Public speaking, confidence, grace under pressure – these are the intangibles that students get from the spelling bee, said Miller.

“I think the wonderful thing about the bee is that adults see the difficulty right then and there -they’re like, yeah that’s a word I don’t know,” said Byrd.

‘Competing against the dictionary’

Many spellers return year after year, and spelling is often passed from sibling to sibling, said Byrd.

That’s true of this year’s winner, 13-year-old Lauren DeVore. Lauren’s older sister Ashley won the UK Regional Bee two years ago and competed in D.C. at nationals.

“I wouldn’t have done if it hadn’t been for her, she got me into it,” said Lauren.

Lauren came in second place at last year’s bee after deciding to compete last minute.
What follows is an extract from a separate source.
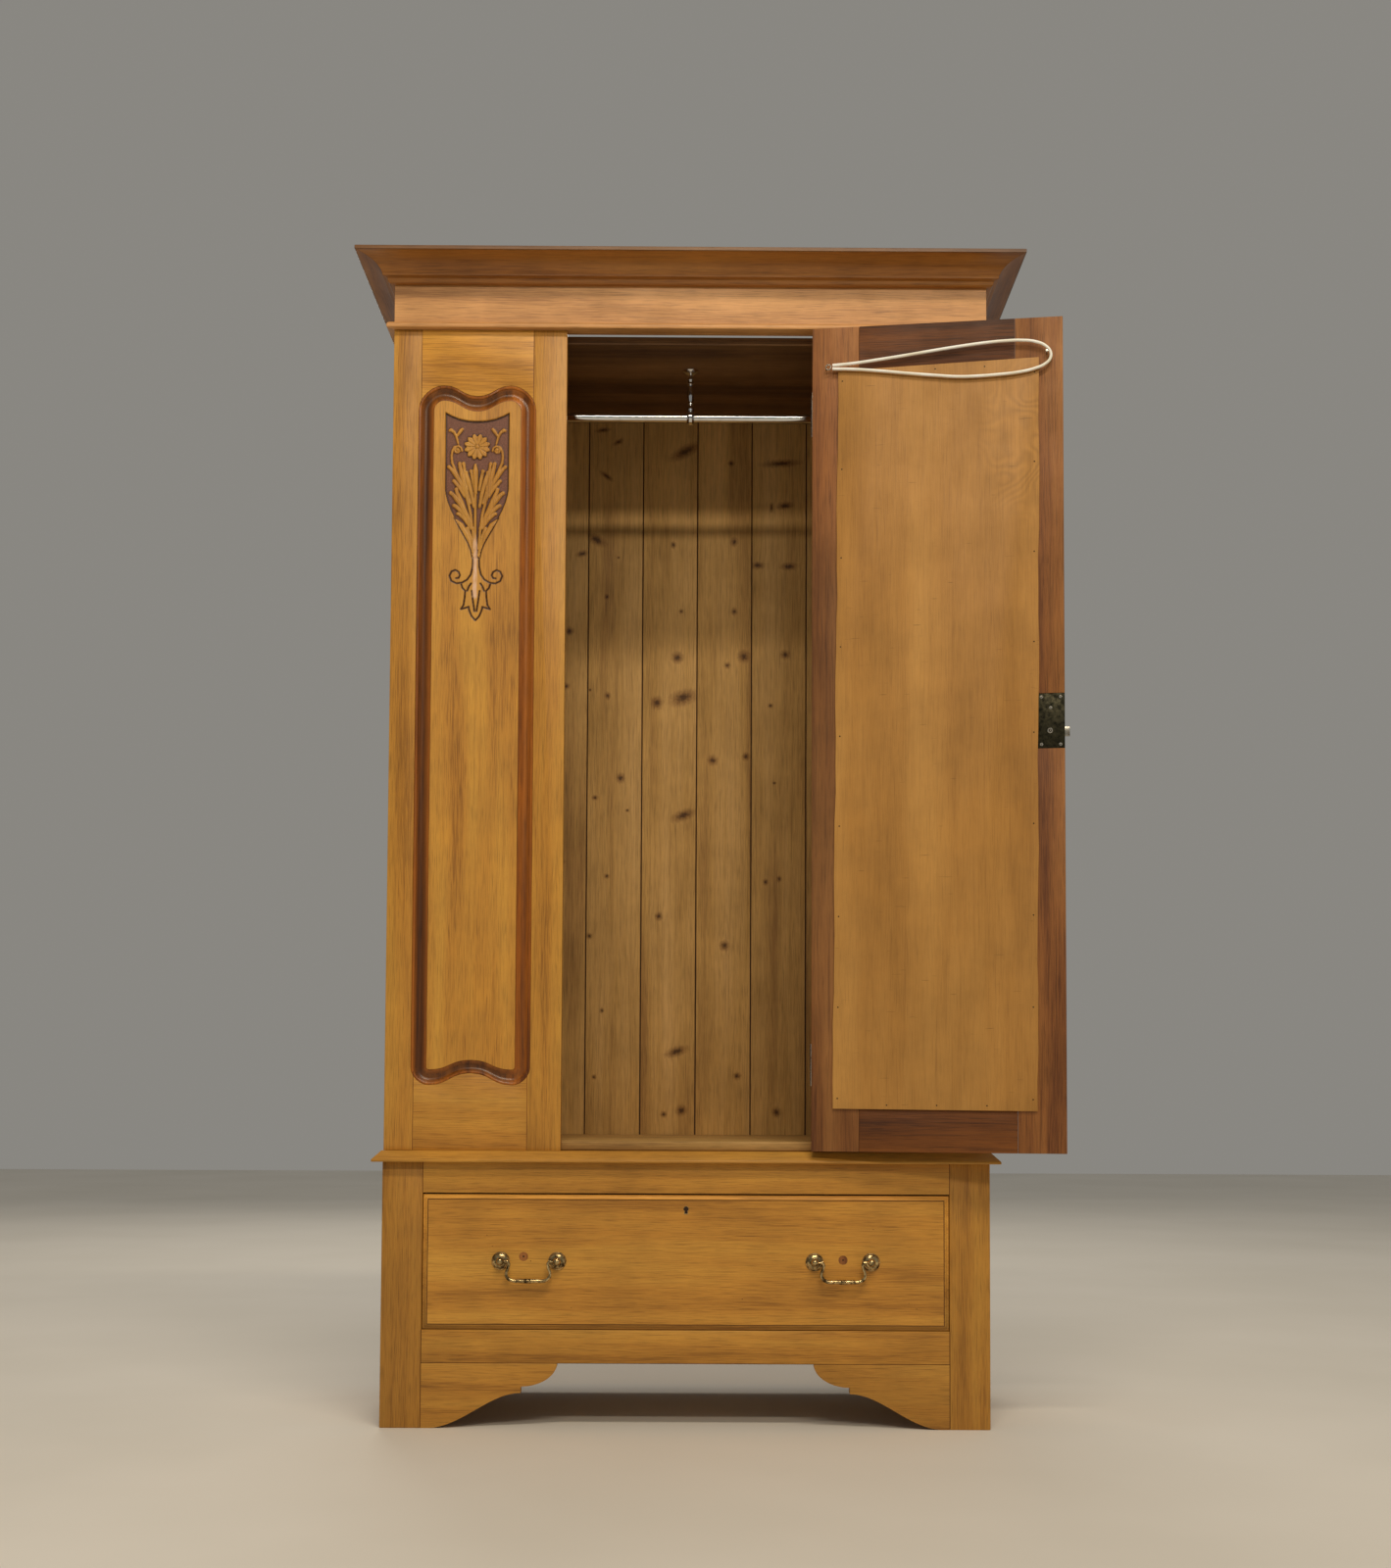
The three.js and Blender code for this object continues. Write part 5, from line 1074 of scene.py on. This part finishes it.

As this year’s champion, she will represent Kentucky at the national bee in May.

“I’m really excited because I saw my sister do it and it looked like a lot of fun,” said Lauren.

Lauren, who often congratulated and spoke to her competitors at UK’s bee, said friendliness was something she saw often at nationals.

“When we went with my sister, they told us that you weren’t competing against each other, you were competing against the dictionary, so go ahead and congratulate your fellow spellers,” said Lauren, who added that competitors at the national bee will gather together in the lobby to study.

Her winning word at the UK Regional Bee was “motet” – a polyphonic choral composition on a sacred text usually without instrumental accompaniment, according to Merriam-Webster.

To prepare for the bee, Lauren studied between 368 and 418 words a day.

“Lauren works really hard – she’s not a natural speller, so it was neat to see her hard work achieve things,” said Kim DeVore, Lauren’s mother.

Byrd said that hard work is the commonality among the really good spellers.

“Certainly with the spellers who really succeed, they have to work their butts off to do what they do,” said Byrd, who said spelling was comparable to music or sports practice. To practice, a speller might group words by language of origin or go through reading lists.

Cruz said he knew of one speller who wrote the whole spelling lists on sheets of butcher paper and hung them around his room, reading a sheet every night before he went to bed.

‘Ridiculous words’

Spellers are given an official list of words to study. After eight co-champions were crowned at the national bee last year, the list expanded from 1,000 to 4,000 words.

But as the rounds advance, words can be chosen that are not on the list, said Byrd.

“It’s really scary to be up on that stage as like an 8-year-old and to be asked all these, in my opinion, fairly ridiculous words,” said Byrd.

He always starts with a practice round so that all the spellers are familiar with the procedure, then moves on to easy, then intermediate, then challenging words.

Judges check the words against the Merriam-Webster spelling, said Cruz, who said they get sent a dictionary every year.

As a linguist, Byrd tries to adapt the words to reflect regional variations.

“It’s heavily biased towards the northeastern dialect. One of the things I asked when I was asked initially to do the pronouncing, I said I will do this – however I will mention variants that will be more familiar to the students,” said Byrd, using variations of penny and marry as examples of how to make the bee more inclusive.

“Those sorts of things I think are valuable because you shouldn’t have a bias towards a particular region especially when we’re not in that region,” said Byrd.

For Kentucky, which hasn’t had a national champion in 82 years, spelling bees are a way to supplement literacy education. If the UK Regional Bee goes away, students will have fewer opportunities to practice vocabulary, grammar and definitions.

“In the education community, most people have heard ‘thank goodness for Alabama’ because if it wasn’t for Alabama, we might be last in education sometimes,” said Cruz. “And they send 10 kids to the bee.”